Start of Given material

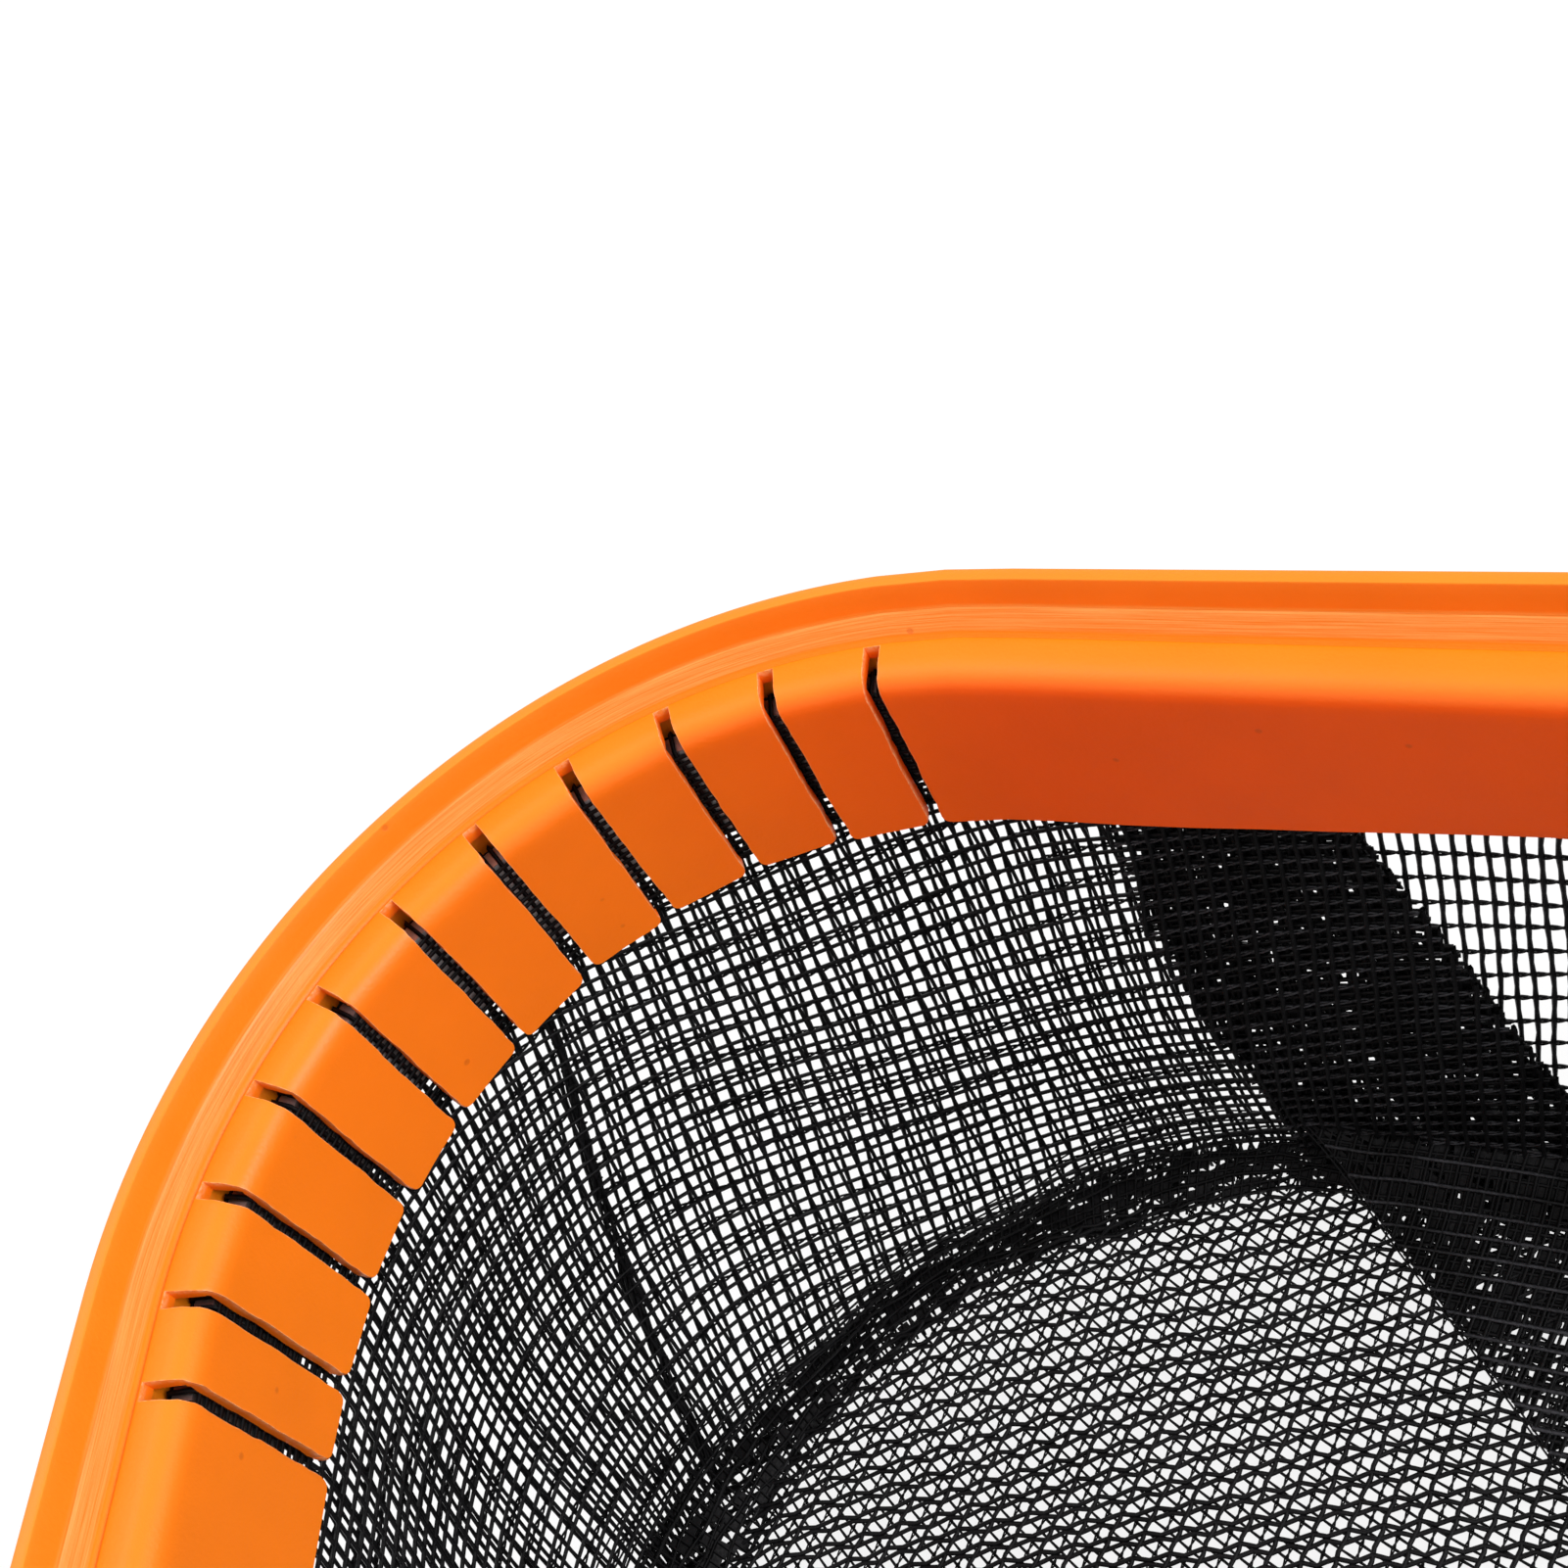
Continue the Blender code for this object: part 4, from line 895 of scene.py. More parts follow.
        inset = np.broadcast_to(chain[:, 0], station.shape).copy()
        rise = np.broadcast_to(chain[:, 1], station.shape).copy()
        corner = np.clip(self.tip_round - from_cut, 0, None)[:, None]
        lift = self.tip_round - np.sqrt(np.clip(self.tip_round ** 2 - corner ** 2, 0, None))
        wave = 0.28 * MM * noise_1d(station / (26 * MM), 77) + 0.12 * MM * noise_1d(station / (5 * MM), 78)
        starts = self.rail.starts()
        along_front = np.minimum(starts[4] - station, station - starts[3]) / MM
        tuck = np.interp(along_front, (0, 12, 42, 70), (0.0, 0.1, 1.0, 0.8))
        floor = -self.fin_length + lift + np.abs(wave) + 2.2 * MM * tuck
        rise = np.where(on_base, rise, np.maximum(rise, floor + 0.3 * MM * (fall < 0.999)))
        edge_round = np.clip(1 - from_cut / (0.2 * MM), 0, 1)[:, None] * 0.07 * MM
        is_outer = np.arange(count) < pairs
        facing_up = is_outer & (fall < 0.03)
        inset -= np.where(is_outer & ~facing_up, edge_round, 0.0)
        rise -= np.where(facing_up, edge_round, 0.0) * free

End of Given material

§ **Requirements**: Nothing should be changed: write out all of the data as is.

§ **Reply to the task**:
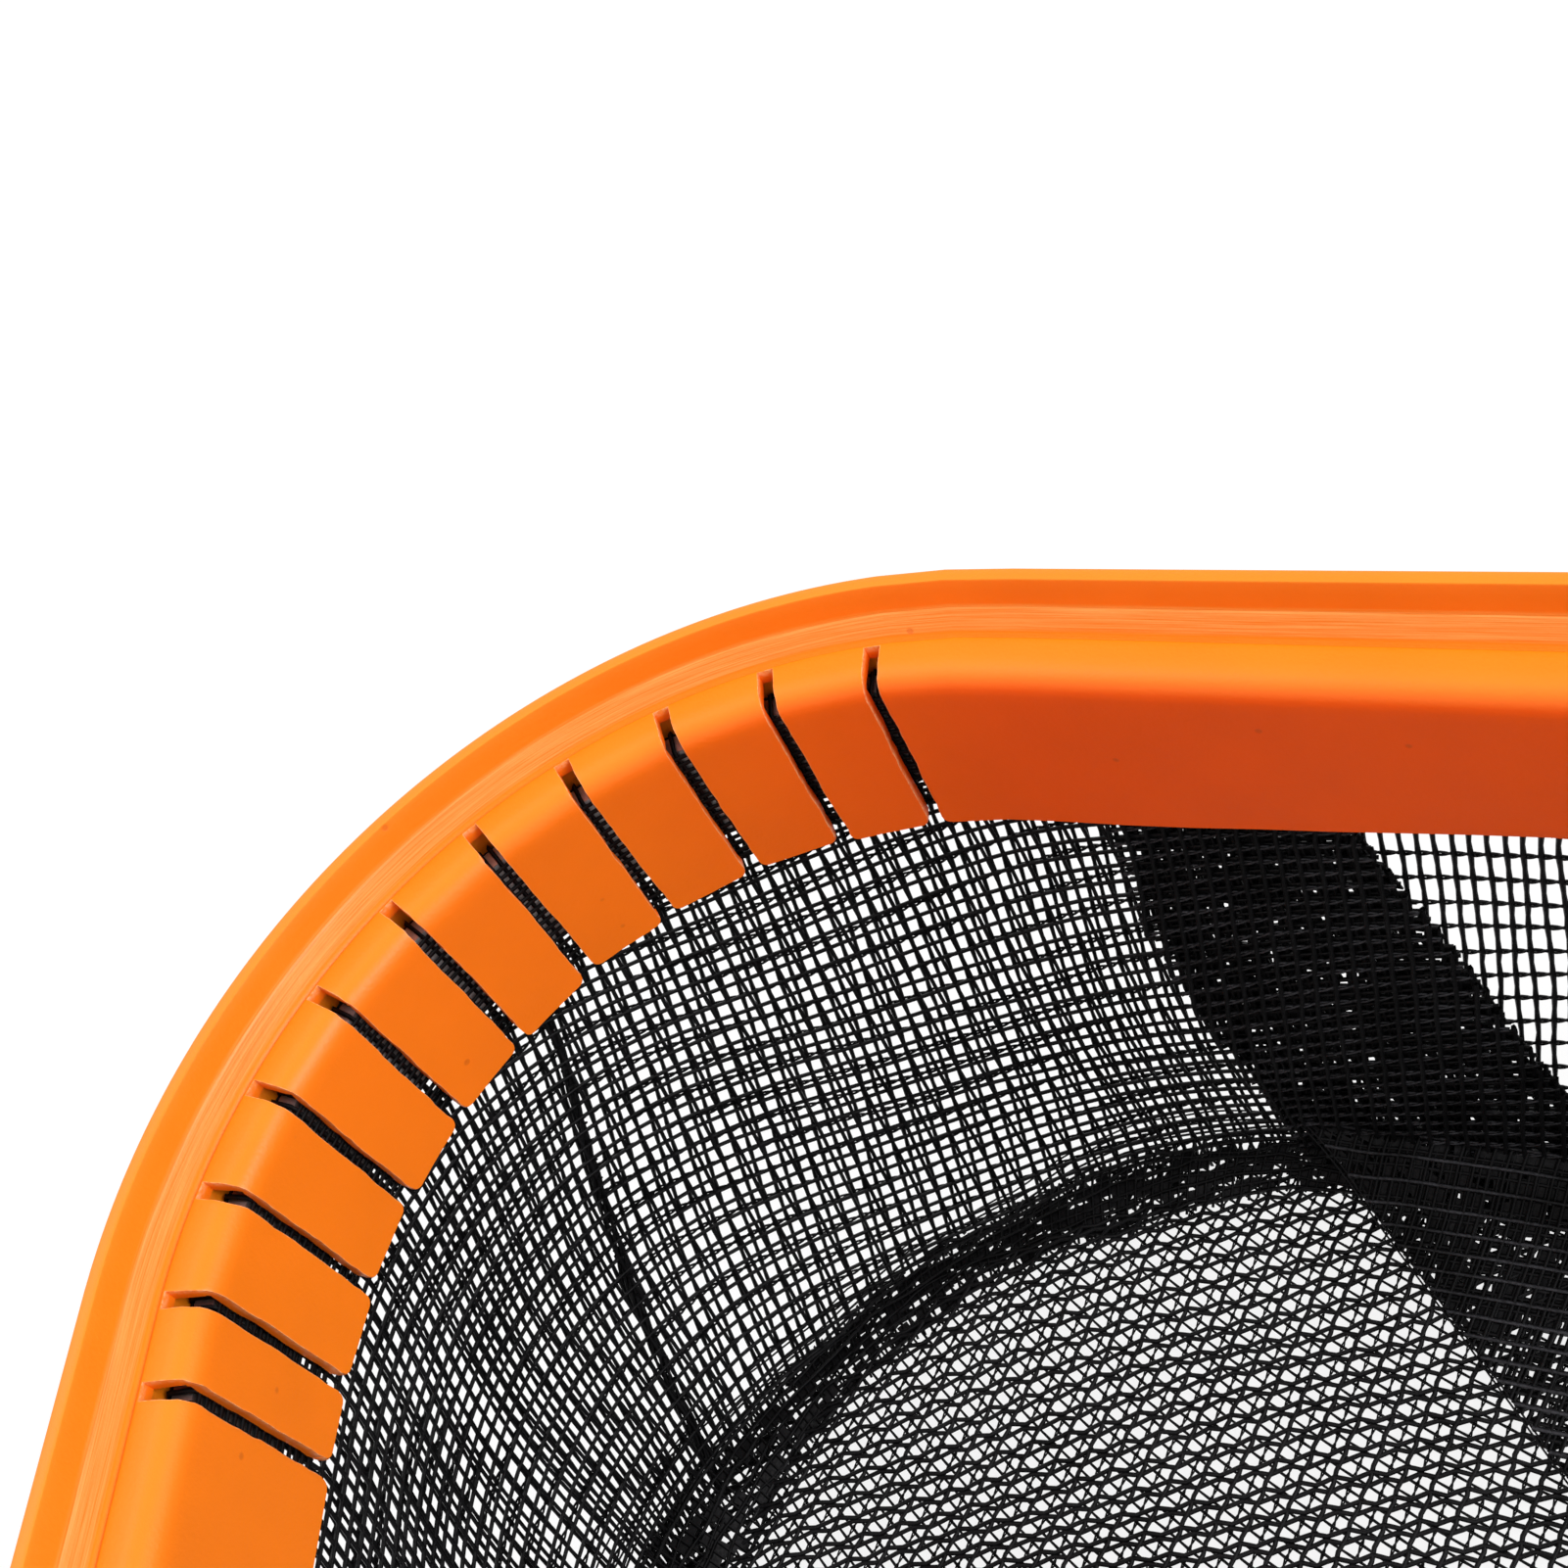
Continue the Blender code for this object: part 4, from line 895 of scene.py. More parts follow.
        inset = np.broadcast_to(chain[:, 0], station.shape).copy()
        rise = np.broadcast_to(chain[:, 1], station.shape).copy()
        corner = np.clip(self.tip_round - from_cut, 0, None)[:, None]
        lift = self.tip_round - np.sqrt(np.clip(self.tip_round ** 2 - corner ** 2, 0, None))
        wave = 0.28 * MM * noise_1d(station / (26 * MM), 77) + 0.12 * MM * noise_1d(station / (5 * MM), 78)
        starts = self.rail.starts()
        along_front = np.minimum(starts[4] - station, station - starts[3]) / MM
        tuck = np.interp(along_front, (0, 12, 42, 70), (0.0, 0.1, 1.0, 0.8))
        floor = -self.fin_length + lift + np.abs(wave) + 2.2 * MM * tuck
        rise = np.where(on_base, rise, np.maximum(rise, floor + 0.3 * MM * (fall < 0.999)))
        edge_round = np.clip(1 - from_cut / (0.2 * MM), 0, 1)[:, None] * 0.07 * MM
        is_outer = np.arange(count) < pairs
        facing_up = is_outer & (fall < 0.03)
        inset -= np.where(is_outer & ~facing_up, edge_round, 0.0)
        rise -= np.where(facing_up, edge_round, 0.0) * free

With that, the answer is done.